If ten percent of your loyal buyers decide to buy ten weeks in advance, you lose another $0.10 x 10% x 10 = $0.10 per buyer (on average). That means you need another 13% increase in market share just to break even. Do you really think your 10% discount will move your market share from 50% to 76%, and not cause your competitor to react. Even if you do, that just gets you to break even. We haven’t even talked about supply chain costs of causing a spike in demand yet.

Discounting is ugly.

 

Should you ever discount?

Yes. Let’s walk through cases where discounting makes sense.

 

Zero Marginal Costs

If your product costs you nothing to make, discounting isn’t so bad. In the above example, if Crest was free to make (“Virtual Crest”), you only need half the market share gain to hit your break even. This is the case with a lot of online services.

 

Trial

Want to try Netflix? You can sign-up and get your first month free. Netflix wants you to try their product. They know that some percent of the people who try it will stick around. Since their marginal costs are pretty close to zero, it doesn’t cost them very much to let you try before you buy. To a lesser extent this can work with any product. Maybe Crest wants Colgate buyers to try Crest just once. They are so convinced of the superiority of their product they think most of those people will stick around. If those 13% keep buying Crest (and don’t even switch back to Colgate when Colgate discounts to $0.90 the next week), they will have achieved a big win. Unfortunately most products just aren’t that much better.

 

Low Market Share

If you have no base business to cannibalize, discounting can make a lot of sense – especially combined with ‘trial’. If Crest only had 1% market share to Colgate’s 99%, then discounting to $0.90 to gain 13pp of share sounds like a fantastic deal. They only need to get their share up to 1.06% to break even.

 

Expandable Categories

People generally only use so much toothpaste, but that isn’t true for chocolate. If you have a 50% share in the chocolate category and you get people to buy a bunch more of your chocolate in a given week, even if they ‘buy forward’ it is unlikely to hurt your sales significantly in future weeks. People will eat what they buy. The issue happens when you start convincing yourself your non-expandable category is expandable. When I was at P&G we told ourselves (and had market research data to back us up) that if people bought more toilet paper, they would use more toilet paper (I will leave it to your imagination how that could happen). I believe that is likely true on the margin (“Oh. I’m running low, guess I better use less squares per wipe until we get to the grocery store…”), in no normal world is toilet paper an expandable category. But it makes sales people a lot more comfortable when they run deep discounts.

 

Excess Inventory

If you have product that is going to be thrown away, you don’t have a cannibalization problem. In these situations you want customers to forward buy their toothpaste. If they don’t you are going to throw it away. This is really an extreme example of zero marginal costs. In fact it’s negative marginal costs, since you will likely have some costs to bear on the disposal. The best example of this is the fashion industry. Whatever you don’t sell at the end of a season is worthless for (or worse), which is why you see big blowout sales of post-season clothing. The last 15 years have also seen the growth of a fashion-industry business model that exists with just-in-time inventory so they don’t have the excess inventory at the end of the season. This lets them charge lower prices for their non-discounted product during the season and steal share.
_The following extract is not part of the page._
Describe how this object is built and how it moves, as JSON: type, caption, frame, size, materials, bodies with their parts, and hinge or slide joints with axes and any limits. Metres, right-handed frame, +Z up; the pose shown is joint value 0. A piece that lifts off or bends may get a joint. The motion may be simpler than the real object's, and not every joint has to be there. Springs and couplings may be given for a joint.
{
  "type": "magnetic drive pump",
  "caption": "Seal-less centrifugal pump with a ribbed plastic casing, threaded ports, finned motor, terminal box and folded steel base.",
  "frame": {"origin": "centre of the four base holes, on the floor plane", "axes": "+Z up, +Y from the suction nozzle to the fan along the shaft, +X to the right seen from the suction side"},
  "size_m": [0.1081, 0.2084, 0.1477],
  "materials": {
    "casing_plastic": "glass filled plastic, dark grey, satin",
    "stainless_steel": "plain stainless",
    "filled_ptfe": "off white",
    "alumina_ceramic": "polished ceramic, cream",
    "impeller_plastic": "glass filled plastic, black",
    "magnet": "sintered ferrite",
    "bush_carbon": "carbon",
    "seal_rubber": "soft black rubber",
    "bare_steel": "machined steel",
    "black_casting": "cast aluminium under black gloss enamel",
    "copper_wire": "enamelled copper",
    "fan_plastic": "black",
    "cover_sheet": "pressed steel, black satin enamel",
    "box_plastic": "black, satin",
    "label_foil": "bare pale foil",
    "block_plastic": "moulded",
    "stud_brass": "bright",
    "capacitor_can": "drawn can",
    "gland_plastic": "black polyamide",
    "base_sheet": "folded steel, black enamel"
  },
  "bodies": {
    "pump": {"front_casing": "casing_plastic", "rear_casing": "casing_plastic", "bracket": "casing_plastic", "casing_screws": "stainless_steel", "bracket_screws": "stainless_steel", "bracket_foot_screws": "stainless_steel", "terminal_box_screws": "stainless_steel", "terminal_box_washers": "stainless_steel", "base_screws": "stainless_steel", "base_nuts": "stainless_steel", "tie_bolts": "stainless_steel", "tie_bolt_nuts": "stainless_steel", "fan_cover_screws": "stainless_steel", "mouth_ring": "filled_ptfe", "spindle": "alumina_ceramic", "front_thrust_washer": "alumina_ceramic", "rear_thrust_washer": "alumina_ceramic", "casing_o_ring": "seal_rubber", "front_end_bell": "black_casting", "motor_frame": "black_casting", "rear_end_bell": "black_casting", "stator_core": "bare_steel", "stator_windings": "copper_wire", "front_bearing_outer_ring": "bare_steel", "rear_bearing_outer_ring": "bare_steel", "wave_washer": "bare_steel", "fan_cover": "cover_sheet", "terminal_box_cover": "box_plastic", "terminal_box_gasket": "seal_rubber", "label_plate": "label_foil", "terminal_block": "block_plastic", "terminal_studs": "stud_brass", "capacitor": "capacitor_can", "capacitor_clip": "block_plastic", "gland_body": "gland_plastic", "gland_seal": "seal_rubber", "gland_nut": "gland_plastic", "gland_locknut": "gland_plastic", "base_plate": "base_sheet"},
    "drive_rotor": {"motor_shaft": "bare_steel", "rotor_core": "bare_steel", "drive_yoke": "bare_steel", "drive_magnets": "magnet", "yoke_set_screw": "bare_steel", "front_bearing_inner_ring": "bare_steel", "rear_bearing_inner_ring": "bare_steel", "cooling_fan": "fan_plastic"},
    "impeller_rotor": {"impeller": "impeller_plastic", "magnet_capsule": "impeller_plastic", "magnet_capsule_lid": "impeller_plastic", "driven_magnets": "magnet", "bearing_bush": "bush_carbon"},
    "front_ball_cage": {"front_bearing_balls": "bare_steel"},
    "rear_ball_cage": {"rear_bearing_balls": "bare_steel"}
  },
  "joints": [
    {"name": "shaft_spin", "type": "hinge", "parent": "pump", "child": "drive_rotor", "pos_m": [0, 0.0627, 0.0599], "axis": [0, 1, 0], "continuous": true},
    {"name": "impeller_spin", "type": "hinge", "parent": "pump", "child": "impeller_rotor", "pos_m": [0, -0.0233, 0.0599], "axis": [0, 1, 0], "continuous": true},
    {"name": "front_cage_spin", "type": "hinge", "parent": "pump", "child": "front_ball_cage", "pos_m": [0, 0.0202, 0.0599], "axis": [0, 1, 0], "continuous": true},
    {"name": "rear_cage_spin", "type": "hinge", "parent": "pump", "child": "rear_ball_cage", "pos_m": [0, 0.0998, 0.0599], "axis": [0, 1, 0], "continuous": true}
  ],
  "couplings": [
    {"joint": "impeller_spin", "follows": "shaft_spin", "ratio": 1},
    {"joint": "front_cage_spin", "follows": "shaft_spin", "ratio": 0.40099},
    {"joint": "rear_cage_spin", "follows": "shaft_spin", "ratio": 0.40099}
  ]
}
This is also the reason why, in general, Boxing Day sales make more sense than Black Friday sales.

 

Discounts and Prejudice

In my experience many business people have in-going prejudice on whether discounts are good or bad. Some people are convinced discounts drive their business. Others think that discounts dilute their brand image and just degrade their margin without any upside. The truth is more subtle than the two extremes.

I did a lot of work in telecom trying to reduce customer churn (including building those save desks that everyone hates). We would often do this with discounts. We would get a lot of push back from telecom executives that thought we were just throwing money away. But let’s look at the math:

Let’s say you offer a 50% discount for a month to a customer. Let’s say you can target that discount so it hits people that are 50% likely to churn if you don’t do something. Let’s say that gets 50% of those customers to stick around for another month. Let’s also assume that if you get them to stick around past this ‘churn’ period their future churn rate is much higher than your average (say 4x higher), but definitely not 100%. Let’s say these customers are spending $50/month on your service and the average customer lasts 4 years. We’ll say there are 100 customers like this for calculation purposes.
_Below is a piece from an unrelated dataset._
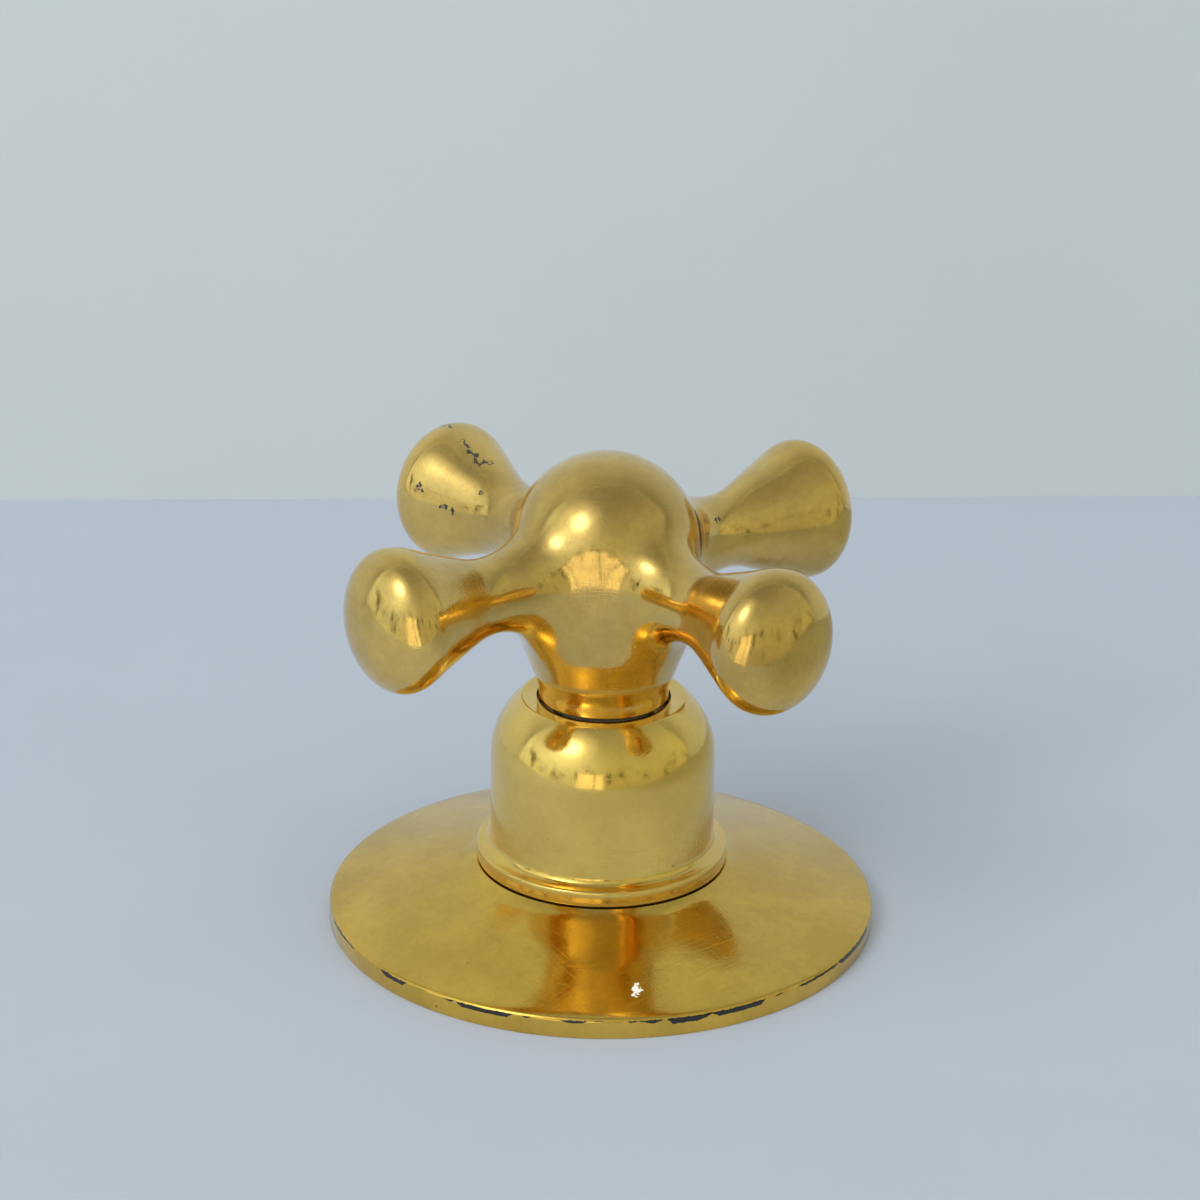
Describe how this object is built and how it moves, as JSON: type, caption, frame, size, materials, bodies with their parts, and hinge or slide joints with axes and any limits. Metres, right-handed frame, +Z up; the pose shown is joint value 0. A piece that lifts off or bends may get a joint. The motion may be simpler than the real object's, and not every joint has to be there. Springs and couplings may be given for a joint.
{
  "type": "basin or bath valve handle station",
  "caption": "Polished brass cross-handle valve station: four-arm handle on a quarter-turn headwork, bell shroud and round escutcheon.",
  "frame": {"origin": "centre of the escutcheon's underside, on the deck", "axes": "+Z up along the spindle; the arms of the closed handle point along X and Y"},
  "size_m": [0.075, 0.075, 0.0627],
  "materials": {
    "polished_brass": "polished, lacquer worn",
    "machined_brass": "machined",
    "black_rubber": "matte",
    "valve_ceramic": "lapped",
    "stainless_steel": "brushed",
    "white_acetal": "matte"
  },
  "bodies": {
    "station": {"bell_shroud": "polished_brass", "escutcheon": "polished_brass", "headwork_housing": "machined_brass", "escutcheon_gasket": "black_rubber", "shroud_washer": "black_rubber", "housing_seal": "black_rubber", "seat_seal": "black_rubber", "seat_disc": "valve_ceramic", "seal_support_ring": "stainless_steel"},
    "handle_set": {"cross_handle": "polished_brass", "handle_locking_screw": "stainless_steel", "spline_bush": "white_acetal", "spindle": "machined_brass", "spindle_clip": "stainless_steel", "glide_washer": "white_acetal", "thrust_ring": "white_acetal", "spindle_o_ring_lower": "black_rubber", "spindle_o_ring_upper": "black_rubber", "rotor_disc": "valve_ceramic"}
  },
  "joints": [
    {"name": "handle_turn", "type": "hinge", "parent": "station", "child": "handle_set", "pos_m": [0, 0, 0.0301], "axis": [0, 0, 1], "range_deg": [0, 90]}
  ]
}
If you do nothing: 50% of your 100 customers go away. You are down 50 x $50 x 12 months x 4 years = -$120,000

If you discount 50% to all 100 customers you end up with:

50 people discounted that you didn’t need to. This cost you 50 x $50 x 50% = -$1250

25 of the 50 churners you lose anyway = -$60,000

The other 25 you discount for one month (25 x $50 x 50% = $625). This keeps them around, but they still churn in a year (instead of your 4 year average), so you are still down 25 x $50 x 12 months x 3 years = -$45,000

So with your discount program you are down $106,875. But that compares favorably to the $120,000 you would be down without doing anything.

 

Obviously all these numbers are made up, but they are all fairly reasonable.

 

Discounting is Easy?

The first step in winning in the discount war is understanding cannibalization. Then you need to understand why you are discounting. If you are doing it just because everyone else is, you are likely making some pretty big mistakes. But if you take a few minutes to think about why you are doing it and determine if it fits into the five reasons I give above for discounting, then do some basic theoretical math on what you you would have to believe for it to make sense, you can start making some much smarter judgement on whether a specific discount is a good idea.

Most of the time the answer should be fairly obvious. Like most things, if the answer is really hazy and unclear, it might be ROI positive, but there are likely better things for you to do with your time and effort. It should be obvious discounting is a good idea, otherwise go and put your effort somewhere else.